Major softening at brittle‐ductile transition due to interplay between chemical and deformation processes: An insight from evolution of shear bands in the South Armorican Shear Zone

Abstract

AbstractThe formation of S‐C/C′ fabrics in the South Armorican Shear Zone has been evaluated by detailed microstructural study where the focus was given to initiation and early evolution of the C/C′ fabric shear bands. Our observations suggest that the S‐C/C′ fabrics formed at distinct temperature conditions indicating >550°C for the S fabric and 300–350°C at 100–400 MPa for the C/C′ fabric shear bands. The evolving microstructure within shear bands documents switches in deformation mechanisms related to positive feedbacks between deformation and chemical processes and imposes mechanical constraints on the evolution of the brittle‐ductile transition in the continental transform fault domains. Three stages of shear band evolution have been identified. Stage I corresponds to initiation of shear bands via formation of microcracks with possible yielding differential stress of up to 250 MPa. Stage II is associated with subgrain rotation recrystallization and dislocation creep of quartz and coeval dissolution‐precipitation creep of microcline. Recrystallized quartz grains show continual increase in size and decrease in stress and strain rates from 94 MPa to 17–26 MPa and 3.8 × 10−12 s−1–8 × 10−14 s−1 associated with deformation partitioning into weaker microcline layer and shear band widening.

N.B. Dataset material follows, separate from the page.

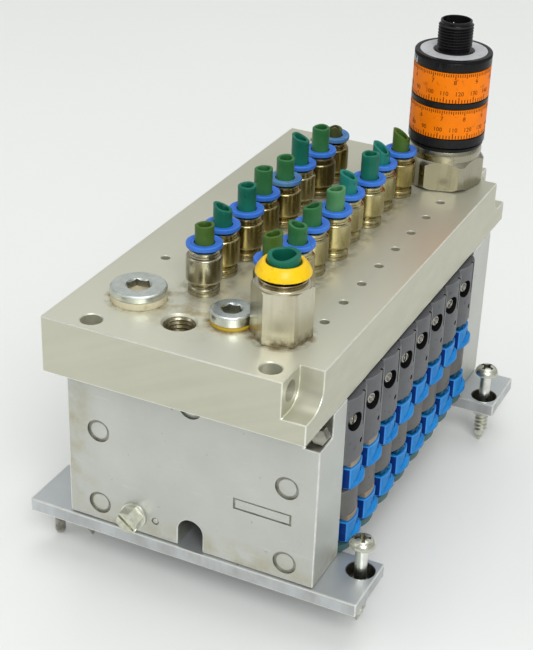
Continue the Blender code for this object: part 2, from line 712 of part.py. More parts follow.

The quartz mechanical data allowed us to set some constrains for coeval dissolution‐precipitation of microcline which at our estimated pressure‐temperature conditions suggests creep at 17–26 MPa differential stress and 3.8 × 10−13 s−1 strain rate. Stage III is characterized by localized slip along white mica bands accommodated by dislocation creep at strain rate 3.8 × 10−12 s−1 and stress 9.36 MPa. Our mechanical data point to dynamic evolution of the studied brittle‐ductile transition characterized by major weakening to strengths ~10 MPa. Such nonsteady state evolution may be common in crustal shear zones especially when phase transformations are involved.